Plot 32 hit capacity early in the Zombie Shack leaving a throng of confused people on a spiral staircase before we all made our way down, for what it’s worth they sounded great through the ceiling of the pub underneath the venue. However, security do relent once the crowd has dissipated so our pints and downed and we head back up the spiral to catch the end of their set in an overcrowded Zombie Shack. I can confirm they are better experienced when they are not filtered through six feet of victorian brickwork.
The first problem Midwich Cuckoos face is fitting their entire line up onto the stage, but once that minor logistical problem issue is sorted out we’re in business. Midwich Cuckoos’s blend of alt punk is something that ends the weekend in fine style.

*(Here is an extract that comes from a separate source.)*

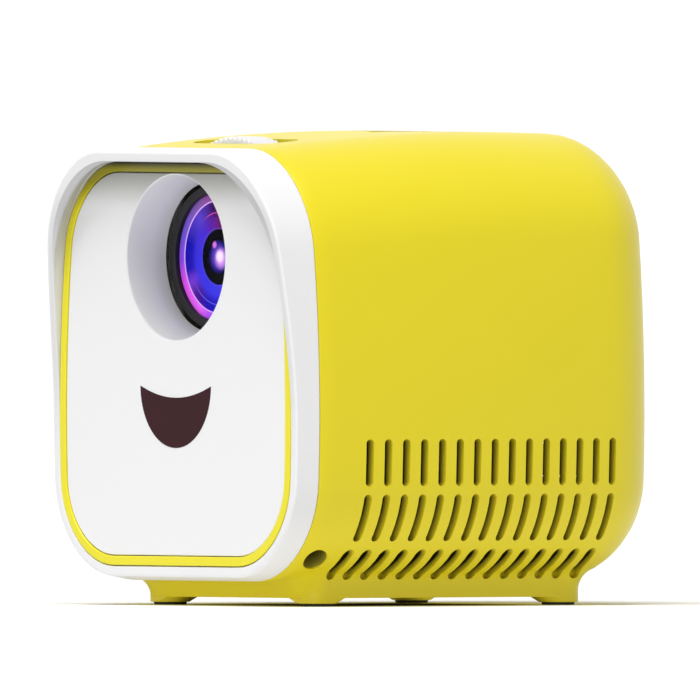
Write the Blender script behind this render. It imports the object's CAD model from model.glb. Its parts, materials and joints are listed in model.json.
import json
import math

import bpy
from mathutils import Matrix, Vector


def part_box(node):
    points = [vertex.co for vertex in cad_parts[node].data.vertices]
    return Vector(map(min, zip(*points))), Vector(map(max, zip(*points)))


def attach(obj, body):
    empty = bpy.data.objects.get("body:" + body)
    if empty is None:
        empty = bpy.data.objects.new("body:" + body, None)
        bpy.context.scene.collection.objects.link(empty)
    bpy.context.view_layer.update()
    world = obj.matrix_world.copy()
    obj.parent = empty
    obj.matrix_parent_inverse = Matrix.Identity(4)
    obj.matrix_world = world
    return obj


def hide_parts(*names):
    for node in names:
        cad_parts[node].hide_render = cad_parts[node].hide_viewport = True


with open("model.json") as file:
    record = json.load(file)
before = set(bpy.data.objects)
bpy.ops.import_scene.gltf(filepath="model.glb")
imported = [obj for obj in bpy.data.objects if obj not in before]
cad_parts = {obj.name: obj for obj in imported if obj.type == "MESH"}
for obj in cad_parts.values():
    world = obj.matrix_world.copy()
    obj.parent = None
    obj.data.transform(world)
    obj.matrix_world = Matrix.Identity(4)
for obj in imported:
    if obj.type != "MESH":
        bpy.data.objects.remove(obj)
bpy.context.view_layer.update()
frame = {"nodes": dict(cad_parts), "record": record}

mm = 0.001

# The camera stands where the photograph's did: low, in front and to the right
view = {
    "azimuth": 53.7,
    "elevation": 0.55,
    "across": -1.01 * mm,     # where the view axis passes the part, to its right and up
    "height": 46.3 * mm,
    "width": 127.27 * mm,
    "distance": 3.0,
    "farthest": 20,
}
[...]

The Zombie Shack is by now like a communion for the many, bands, staff and punters who are crammed into the venue and this feels like a party, a really fucking good party at that. The genre straddling outfit embrace everything that is right in the world, reality might be returning tomorrow but the last three days have reminded me just how much we lost, but also what stayed and that punk is alive and well and Manchester Punk Festival is, as they say, proper mint.
Our final band of the weekend is Going Off as Sunday eases into Monday, brutal political punk that sees out a weekend like no other, thank you Manchester Punk Festival and to everyone who organised, participated in or attended this good natured not for profit festival. There really is nowhere else I’d rather have been this weekend, which is handy as Phinky and Adam live here, and we’ll see you next year barring any further world changing events. As we trudge back down Oxford Road the rain starts to descend and Manchester returns to it’s usual damp self, and that’s it until next Easter. Manchester Punk Festival you’ve been magificent, and we’ll hopefully see you in ‘23.